Nada
ni nadie de lo que hay aquí, permanecerá.
¿Para
qué, pues, todo?
Liev Tolstói
De
pronto, arrinconados los personajes por el asedio incontenible de las emociones
y sus turbulentas reacciones, todo convencionalismo adquirido, todo el decoro y
las formas estallan como las costuras de un corsé que definitivamente cedió a
los imperativos más implacables de las leyes físicas. Como si de un caudaloso
río se tratara, los sentimientos se
convierten en el sedimento siempre punzante de esas emociones que apuñalan cada
recoveco del alma inocente y abierta.
Resueltas
las necesidades primarias, la búsqueda de cuanto llene al ser humano se torna
en incesante e ineludible forma de vida para unos personajes moldeados por los
contornos estereotipados de las élites rusas de finales del XIX. Asistimos
entonces, en un continuo cruce de caminos que en ocasiones agota, a la gélida lucha que se libra en medio de
las solitarias compañías, a la supervivencia en un mundo personal en el que
la moral no está ni asumida ni integrada.
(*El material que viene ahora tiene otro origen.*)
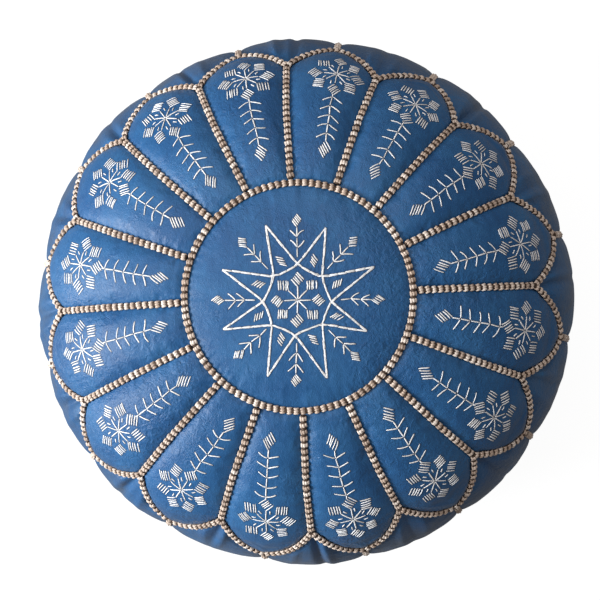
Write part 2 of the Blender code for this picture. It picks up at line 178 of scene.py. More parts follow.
def cover(angle, length, lift=0.0):
    """Points on the cover, or lifted off it, for arrays of angles and lengths."""
    angle, length = np.broadcast_arrays(np.asarray(angle, float), np.asarray(length, float))
    lift = lift + hand_shape(angle, length)
    angle, length = strayed(angle, length)
    radius = radius_at(length) + lift * np.interp(length, LENGTHS, OUTWARD)
    height = np.interp(length, LENGTHS, HEIGHTS) + lift * np.interp(length, LENGTHS, UPWARD)
    return np.stack([radius * np.cos(angle), radius * np.sin(angle), height], axis=-1)


def cover_normal(angle, length):
    out, up = np.interp(length, LENGTHS, OUTWARD), np.interp(length, LENGTHS, UPWARD)
    return np.stack([out * np.cos(angle), out * np.sin(angle), up], axis=-1)


def scallop(angle):
    """Place of the scalloped seam round the petal ends, and how steeply it runs there."""
    climb = 1 - np.abs(2 * np.mod(np.asarray(angle) / STEP, 1.0) - 1)
    quarter = math.pi / 2
    rise = (1 - TIP_SHARPNESS) * np.sin(quarter * climb) + TIP_SHARPNESS * climb
    rate = (1 - TIP_SHARPNESS) * quarter * np.cos(quarter * climb) + TIP_SHARPNESS
    length = PETAL_JUNCTION + (PETAL_TIP - PETAL_JUNCTION) * rise
    steepness = 2 * rate * (PETAL_TIP - PETAL_JUNCTION) / (STEP * radius_at(length))
    return length, steepness


def running_length(points):
    steps = np.linalg.norm(np.diff(points, axis=0), axis=1)
    return np.concatenate([[0], np.cumsum(steps)])


SCALLOP_ANGLES = np.linspace(0, STEP, 600)
SCALLOP_RUN = running_length(cover(SCALLOP_ANGLES, scallop(SCALLOP_ANGLES)[0]))


def stitches_in(total):
    return max(round(total / STITCH_PITCH), 1)


# ---- mesh helpers

def new_object(name, data, location=(0, 0, 0)):
    thing = bpy.data.objects.new(name, data)
    thing.location = location
    bpy.context.scene.collection.objects.link(thing)
    return thing


def new_mesh_object(name, points, faces, *materials):
    mesh = bpy.data.meshes.new(name)
    mesh.from_pydata(np.asarray(points).reshape(-1, 3).tolist(), [], faces)
    mesh.shade_smooth()
    for material in materials:
        mesh.materials.append(material)
    return new_object(name, mesh)


def thicken(piece, gauge=LEATHER):
    solidify = piece.modifiers.new("Thickness", "SOLIDIFY")
    solidify.thickness = gauge
    solidify.offset = -1


def settle(piece, node=None):
    """Rides a piece on the pouf's body and hides its CAD node."""
    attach(piece, "pouf")
    if node:
        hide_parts(node)


def crowded(share):
    """Places from 0 to 1 that stand closer together near both ends."""
    return share - CROWDING * np.sin(2 * math.pi * share) / (2 * math.pi)


def uncrowded(share):
    even = np.linspace(0, 1, 2001)
    return np.interp(share, crowded(even), even)


def circle(sides):
    """Angles evenly round a circle."""
    return np.linspace(0, 2 * math.pi, sides, endpoint=False)


def carried(middle, *parts):
    """Points about each middle: a part is their distances, and the direction these go in."""
    points = middle[..., None, :]
    for distance, direction in parts:
        points = points + distance[..., None] * direction[..., None, :]
    return points


def tube_points(path, across, up, wide, tall, sides):
    turn = circle(sides)
    return carried(path, (wide * np.cos(turn), across), (tall * np.sin(turn), up)).reshape(-1, 3)


def tube_faces(stations, sides, capped=True):
    faces = [(i * sides + j, i * sides + (j + 1) % sides,
              (i + 1) * sides + (j + 1) % sides, (i + 1) * sides + j)
             for i in range(stations - 1) for j in range(sides)]
    if capped:
        faces.append(tuple(range(sides - 1, -1, -1)))
        faces.append(tuple(range((stations - 1) * sides, stations * sides)))
    return faces


def copies(faces, count, size, first=0):
    """The faces of bodies that follow each other, each of the same number of points."""
    return [tuple(first + k * size + corner for corner in face) for k in range(count) for face in faces]


def grid_faces(columns, rows, first=0):
    """Quads of a grid whose points are stored column by column, facing out of the cover."""
    corner = first + np.arange(columns - 1)[:, None] * rows + np.arange(rows - 1)
    quads = np.stack([corner, corner + 1, corner + rows + 1, corner + rows], axis=-1)
    return quads.reshape(-1, 4).tolist()


def turned(x, y, angle):
    """Coordinates of places that are turned by an angle about the origin."""
    return x * np.cos(angle) - y * np.sin(angle), x * np.sin(angle) + y * np.cos(angle)


def unit(vectors):
    return vectors / np.maximum(np.linalg.norm(vectors, axis=-1, keepdims=True), 1e-12)


def grid_normals(grid):
    return unit(np.cross(np.gradient(grid, axis=1), np.gradient(grid, axis=0)))


def bilinear(grid, u, v):
    """Values of a grid at fractional places u and v, each from 0 to 1."""
    x = np.clip(u, 0, 1) * (grid.shape[0] - 1)
    y = np.clip(v, 0, 1) * (grid.shape[1] - 1)
    i = np.minimum(x.astype(int), grid.shape[0] - 2)
    j = np.minimum(y.astype(int), grid.shape[1] - 2)
    x, y = (x - i)[..., None], (y - j)[..., None]
    low = grid[i, j] * (1 - y) + grid[i, j + 1] * y
    high = grid[i + 1, j] * (1 - y) + grid[i + 1, j + 1] * y
    return low * (1 - x) + high * x


def refined(values):
    """A row of points with a point of its smooth cubic curve added in the middle of every step."""
    before, after = 2 * values[:1] - values[1:2], 2 * values[-1:] - values[-2:-1]
    ends = np.concatenate([before, values, after])
    middles = (9 * (ends[1:-2] + ends[2:-1]) - ends[:-3] - ends[3:]) / 16
    inner = np.stack([values[:-1], middles], axis=1).reshape(-1, *values.shape[1:])
    return np.concatenate([inner, values[-1:]])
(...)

Y es ahí donde las obligaciones
impuestas conducen de manera irremediable a esa hipocresía en las que se
arrastran trágicamente las relaciones de la aristocracia decadente del zarismo
demacrado y agonizante que fotografía Tolstoi en Ana Karenina.
En
una estrecha pasarela de personajes problemáticos y graves, superados en cierto
modo por sus circunstancias, transita serena la obra desde un centro de
gravedad que sostiene dos historias en las que plantea el autor su particular tesis sobre el modo en que
las personas gestionan ese tormento personal en el que se llega a tocar el
vértigo del desequilibrio vital. Como rastreador de la congoja humana, nos
presenta Tolstoi ese tormento que derrumba y tumba, y lo distingue de aquel
otro tormento que termina, después de un largo desierto, por reconstruir a la
persona.
Sintetiza
Ana el daño irreparable que ejerce la
presión externa e interna sobre la persona, primero aquélla que impone un
entorno inmisericorde, represivo, tan implacable con los otros como
autocomplaciente consigo mismo. En segundo lugar, la presión con la que uno
mismo se lastima hasta horadar las paredes del corazón, donde la inseguridad y los celos descorren el
velo de la interioridad para descubrir la desnuda inestabilidad en la que deambula
el ser. Ana como el
desmoronamiento y la caída, como el tormento hacia las tinieblas.
En
contraposición y paralela cercanía, muestra el personaje de Levin el otro modo en el que se gestiona y se abandona
el tormento, recreándose en esa búsqueda a veces doliente y desesperanzada,
pero que finalmente acaricia la plenitud
con el descubrimiento de la espiritualidad y la reconfortante experiencia de la
sencillez. Levin como el triunfo
de la ascética, como el tormento que conduce a la luz.
Así, cada asunto,
cada situación, cada ir y venir episódico pretende mostrar la herida abierta de
quienes asumen el vivir como una huida de lo indefinido que no dejamos de ser. El drama de no encontrarse y no encontrar
es el castigo de unos personajes insatisfechos o, en el mejor de los casos,
confundidos entre la telaraña de las emociones, los prejuicios, los deseos... Al
fin y al cabo, para Tolstoi no salva
el amor como la expresión de las emociones, sino la consciencia de lo posible,
de lo realizable, la conquista del ideal alcanzable.